Oleg Ozerov was born on June 17, 1922 in Spassk, Ryazan Oblast. After finishing secondary school in June 1940, he was called up to serve in the Red Army, in the border guards, and was sent to the Soviet Union’s western border where he completed an intensive artillery institute training course.
He was stationed near Peremysl when war broke out on June 22, 1941. At the end of July he suffered shell shock and was taken prisoner. He then went through a number of Nazi concentration camps and work camps, the last of which was located in France near Bordeaux.
With the help of French communists, Oleg Ozerov escaped and fought with a partisan detachment in Brittany (the Dombrovsky 13th International Brigade). He returned to his homeland at the end of 1945.
After leaving the army, he graduated from the Minsk Polytechnic Institute, worked at a construction firm, Minmontazhspetsstroi, and was involved in building factories and bringing gas to Moscow Oblast. He was manager of a trust, deputy minister, and director of the State Technical Scientific Research Institute.

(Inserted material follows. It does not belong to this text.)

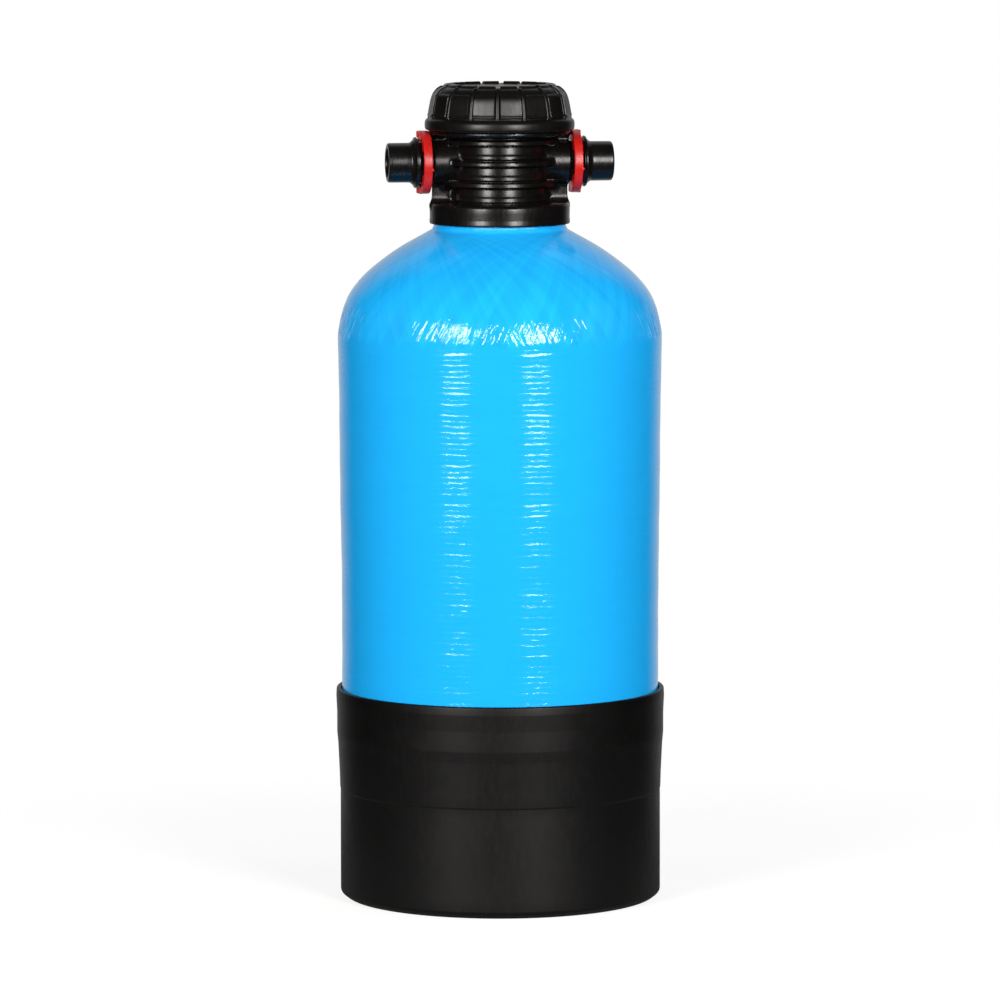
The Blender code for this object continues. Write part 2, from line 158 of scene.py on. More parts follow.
# ================================================================ signed distances
def poly_sdf(poly, px, py):
    """Signed distance in the plane to a closed polygon, negative inside."""
    shape = px.shape
    px, py = px.ravel(), py.ravel()
    best = np.full(px.size, 1e9)
    inside = np.zeros(px.size, bool)
    a = poly
    b = np.roll(poly, -1, axis=0)
    for (ax, ay), (bx, by) in zip(a, b):
        ex, ey = bx - ax, by - ay
        wx, wy = px - ax, py - ay
        t = np.clip((wx * ex + wy * ey) / (ex * ex + ey * ey), 0, 1)
        dx, dy = wx - ex * t, wy - ey * t
        np.minimum(best, dx * dx + dy * dy, out=best)
        cross = (ay > py) != (by > py)
        if by != ay:
            inside ^= cross & (px < ex * (py - ay) / ey + ax)
    d = np.sqrt(best)
    return np.where(inside, -d, d).reshape(shape)


class Outline:
    """A polygon's distance field, from a fine table or exact."""

    def __init__(self, poly, pad=14.0, step=0.2):
        self.poly = np.asarray(poly)
        self.lo = self.poly.min(0) - pad
        self.step = step
        n = np.ceil((self.poly.max(0) + pad - self.lo) / step).astype(int) + 2
        gx = self.lo[0] + step * np.arange(n[0])
        gy = self.lo[1] + step * np.arange(n[1])
        self.table = poly_sdf(self.poly, *np.meshgrid(gx, gy, indexing="ij"))
        self.exact = False

    def __call__(self, px, py):
        if self.exact:
            return poly_sdf(self.poly, px, py)
        fx = np.clip((px - self.lo[0]) / self.step, 0, self.table.shape[0] - 1.001)
        fy = np.clip((py - self.lo[1]) / self.step, 0, self.table.shape[1] - 1.001)
        ix, iy = fx.astype(int), fy.astype(int)
        tx, ty = fx - ix, fy - iy
        t = self.table
        return ((t[ix, iy] * (1 - tx) + t[ix + 1, iy] * tx) * (1 - ty)
                + (t[ix, iy + 1] * (1 - tx) + t[ix + 1, iy + 1] * tx) * ty)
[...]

In 1985, he became a deputy rector of the Moscow Transport Institute, where he also taught. He still works there today as head of the labour protection department.
Oleg Ozerov is head of Combatants Volontaires, an interregional association of veterans of the French Resistance. He has been decorated with the French Order of Merit, the Croix de Guerre with swords, the Croix de Guerre, the Cross of the Volunteer Combatant and the Resistance Medal.